Defendant Mart Simpson
{¶ 21} Simpson’s motion for attorney fees is premised upon the “bad faith” exception to the general rule that a party to a civil action is responsible for [67]*67his or her own attorney fees. The court notes that it has broad discretion in awarding attorney fees. Stern v. Whitlatch & Co. (1993), 91 Ohio App.3d 32, 38, 631 N.E.2d 680. Ohio follows the “American rule” when it comes to attorney fees, which does not allow the prevailing party in a civil action to recover fees in the absence of statutory authorization. Sorin v. Bd. of Edn. of Warrensville Hts. School Dist. (1976), 46 Ohio St.2d 177, 179, 75 O.O.2d 224, 347 N.E.2d 527. However, a prevailing party might be entitled to an award of attorney fees when the party against whom the fees are taxed is found to have acted in bad faith. Reagans v. MountainHigh Coachworks, Inc., 117 Ohio St.3d 22, 31-32, 2008-Ohio-271, 881 N.E.2d 245. See also State ex rel. Crockett v. Robinson (1981), 67 Ohio St.2d 363, 369, 21 O.O.3d 228, 423 N.E.2d 1099, citing Sorin, supra, and State ex rel. Grosser v. Boy (1976), 46 Ohio St.2d 184, 75 O.O.2d 228, 347 N.E.2d 539; Vance v. Roedersheimer (1992), 64 Ohio St.3d 552, 556, 597 N.E.2d 153. Further, the prevailing party might be entitled to an award of attorney fees when the party against whom the fees are sought has acted vexatiously, wantonly, obdurately, or for oppressive reasons. Oakwood v. Makar (1983), 11 Ohio App.3d 46, 49, 11 OBR 79, 463 N.E.2d 61, citing Sorin, supra. “[I]n a proper case, a party could recover the attorney fees incurred in removing a cloud on title as ‘special damages,’ and could also recover attorney fees for prosecuting a slander of title action. The latter fees would not be included in ‘special damages’ but would arise from a finding of bad faith.” Green v. Lemarr (2000), 139 Ohio App.3d 414, 435-436, 744 N.E.2d 212. The court notes that the defendant was not successful on his motion for summary judgment on his slander-of-title claim; however, a cloud on the defendant’s title was removed pursuant to his first counterclaim. Therefore, the court finds that the same analysis applies. The defendant can recover attorney fees incurred in removing the cloud on his title, but must prove bad faith when collecting attorney fees incurred as a result of the prosecution of his first counterclaim.
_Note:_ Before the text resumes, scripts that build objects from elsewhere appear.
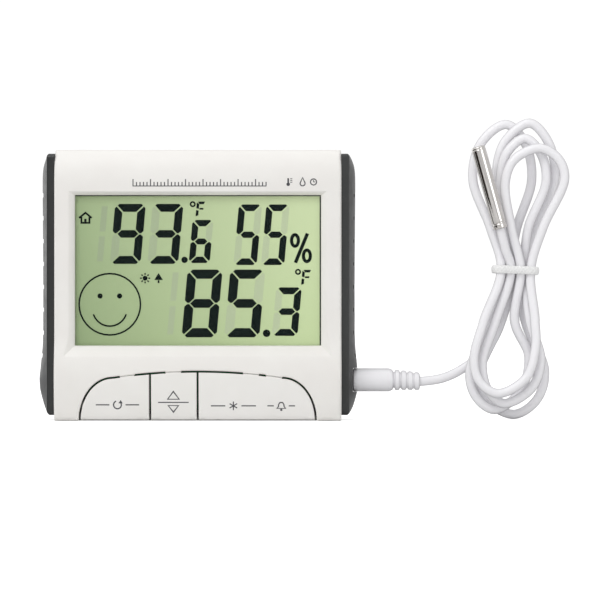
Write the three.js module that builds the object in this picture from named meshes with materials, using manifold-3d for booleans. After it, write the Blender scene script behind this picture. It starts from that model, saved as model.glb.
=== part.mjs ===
// Indoor and outdoor maximum and minimum thermometer with a probe on a coiled lead.
// Millimetres. +X is the reader's right, -Y faces the reader and +Z is up.
// The origin is the middle of the housing's flat base.

import * as THREE from 'three';
import { mergeVertices } from 'three/addons/utils/BufferGeometryUtils.js';
import Module from 'manifold-3d';

const wasm = await Module();
wasm.setup();

// ---- driving dimensions ----

const GAP = 0.1; // between pieces that lie flat on each other

const HOUSING = { halfWidth: 49.9, height: 94.5, wall: 2, seamY: -2.3, backY: 10, backRound: 3 };
const FLAT_Y = -8; // the display face
const CREST = { y: -10, z: 15.5 }; // the furthest point of the lower bulge
const BULGE_TOP_Z = 31;
const BASE_ROLL = 1.4; // how far the bulge draws back at the base
const TOP_ROLL = { startZ: 83, depth: 5.4 };
const SKIN_INNER_Y = -6;
const FRONT_HOLLOW = [ // the front shell's cavity as depth and height, forward of the seam
  [SKIN_INNER_Y, 2], [1, 2], [1, 92.5], [-2, 92.5], [-3.5, 91.6], [-4.8, 89.5], [SKIN_INNER_Y, 86],
];
const FACE_HEIGHTS = [ // where the front's side outline is broken into flats
  0, 4, 8, 12, 15.5, 18, 20.5, 23, 25.5, 28, 31, 83, 86, 88.5, 90.5, 92.2, 93.4, 94.2, 94.5,
];
const ROUND_STEPS = [0, 15, 30, 45, 60, 75, 90]; // degrees at which the top back round is broken

const OPENING = { halfWidth: 42.8, bottom: 26.2, top: 78.5, lipY: -6.6 };
const BEVEL_RUN = { side: 1.5, top: 0.86, bottom: 1.49 }; // mm of run for each mm of depth

const KEYS = { arcTop: 17.2, arcRadius: 196, cornerX: 29.4, cornerRunX: 11.6, cornerRise: 15, slot: 0.7 };
const KEY_SKIN = 2;
const KEY_CUT_Y = -4.3; // the slots are cut this far back, so that a pressed key has room
const KEY_LIP = { backY: -5.3, bottom: 0.35, top: 1.8 }; // the turned-in lower edge of a key
const PRESS_Z = 8; // height of the switches behind the keys
const KEY_LIST = [
  { name: 'left_key', from: -50, to: -16.5, press: -28, webs: [[-26.9, -22.0]] },
  { name: 'middle_key', from: -16.5, to: 0, press: -8.2, webs: [[-11.1, -5.8]] },
  { name: 'right_key', from: 0, to: 50, press: 20, webs: [[15.8, 21.2], [23.7, 29.2]] },
];
const WEB = { rise: 1.4, clearance: 0.15 };
const KEY_PLATE_TOP = 24; // the key plates are cut from a skin that reaches this high
const KEY_RIB = { half: 1.2, halfHeight: 1, backY: -5.1 }; // pushes the plunger behind the key

const WINDOW = { halfWidth: 44.3, bottom: 24.7, top: 80, frontY: -5.9, backY: -4.9 };
const PANEL = { halfWidth: 43.8, bottom: 25.2, top: 79.5, frontY: -4.8, backY: -3.2 };
const PANEL_FRAME = { halfWidth: 45.6, bottom: 23.6, top: 81, bar: 5.1, lowBar: 1.7, highBar: 3.5 };
const PANEL_FRAME_Y = [-2.6, -1.2];
const BOARD = { halfWidth: 45, bottom: 3.5, top: 39.5, frontY: -1, backY: 0.6, notchX: 39.5, notchZ: 10.3 };

const CASE_SCREWS = {
  x: 44, z: [6, 88], headRadius: 2.6, headTop: 8.4, headBase: 6.7, shank: 1.2, tipY: -4.6,
};
const SCREW_CROSS = { reach: 1.6, half: 0.3, floorY: 7.4 };
const FRONT_POST = { radius: 3, bore: 1.4, boreY: -5.2 };
const REAR_POST = { radius: 3.8, headBore: 2.9, bore: 1.5 };
const BOARD_SCREWS = [[-36, 36], [36, 36], [-30, 20], [30, 20]];
const BOARD_SCREW = { headRadius: 1.9, headY: -2.2, shank: 0.9, tipY: 5, hole: 1.2, post: 2.4, bore: 1.05 };
const CONTROLLER = { x: -12, z: 24, profile: [[0, 0], [6, 0], [5.2, 0.7], [3.4, 1.2], [0, 1.5]] };
const CRYSTAL = { x: [2, 8.4], z: 34, radius: 1.1 };
const BUZZER = { x: 21, z: 31, radius: 5.5, backY: 4.2, port: 1, portY: 3 };
const HUMIDITY_SENSOR = { x: [29.4, 35.4], z: [24.6, 31.4], backY: 2.6, rim: [1.2, 1.4], floorY: 2 };
const AIR_SENSOR = { x: 41, y: 3.4, z: 27, radius: 1.2, legGap: 0.6, legHalf: 0.2, legY: 3.2 };
const SWITCH = {
  half: 3, frontY: -4.4, plunger: 1.2, bore: 1.35, tipY: -5, plungerBackY: -3, boreBackY: -2.3,
};

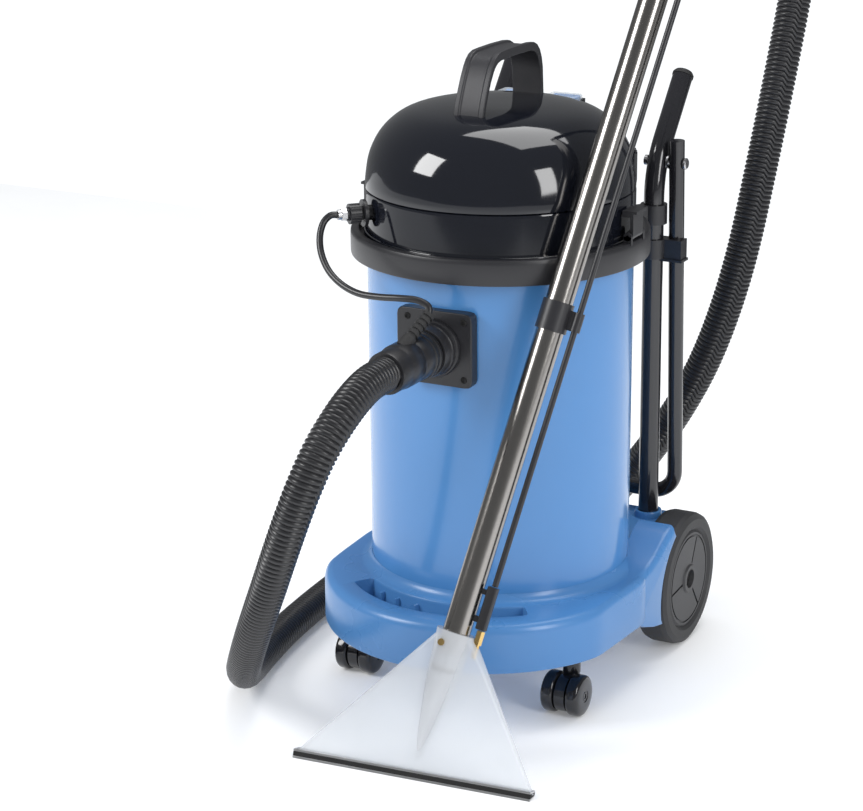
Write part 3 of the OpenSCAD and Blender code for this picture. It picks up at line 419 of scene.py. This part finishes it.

{¶ 22} Bad faith is defined as “a dishonest purpose, moral obliquity, conscious wrongdoing, breach of a known duty through some ulterior motive or ill will partaking of the nature of fraud. It also embraces actual intent to mislead or deceive another.” Murray & Murray Co., L.P.A. v. Brugger, Erie App. No. E-04-032, 2005-Ohio-5262, 2005 WL 2415979, ¶ 28, quoting Hoskins v. Aetna Life Ins. Co. (1983), 6 Ohio St.3d 272, 276, 6 OBR 337, 452 N.E.2d 1315. The court notes that Brugger was a breach-of-contract action; however, the court finds that the standard is the same for an award of attorney fees in tort actions as is indicated by the case law, which uses the same standard for both contract and tort actions. Therefore, the court finds that the same definition of bad faith that applies to a breach-of-contract action similarly applies to this tort action.
[68]*68{¶ 28} Simpson argues that this court’s findings of fact reveal numerous acts of bad faith against him. Those findings are as follows: (1) the first element for a mechanic’s lien was not satisfied since no contract was alleged and there was no meeting of the minds, (2) the plaintiffs were not the proper parties to file a mechanic’s lien, (3) the lien was not filed within the requisite time period, (4) the lien was filed for an improper reason, (5) a slanderous statement disparaging the defendant’s title was published when the mechanic’s lien was recorded, and (6) false statements were made by the defendant with the intent to mislead someone.
{¶ 24} The plaintiffs argue that the lien that they filed against the defendant’s property was not a mechanic’s lien. They allege in an affidavit filed on February 15, 2008, that the plaintiffs intended to file a lien for work or services not rendered, and not a mechanic’s lien. Therefore, the plaintiffs argue that they did not act in bad faith since the lien they intended was not a mechanic’s lien.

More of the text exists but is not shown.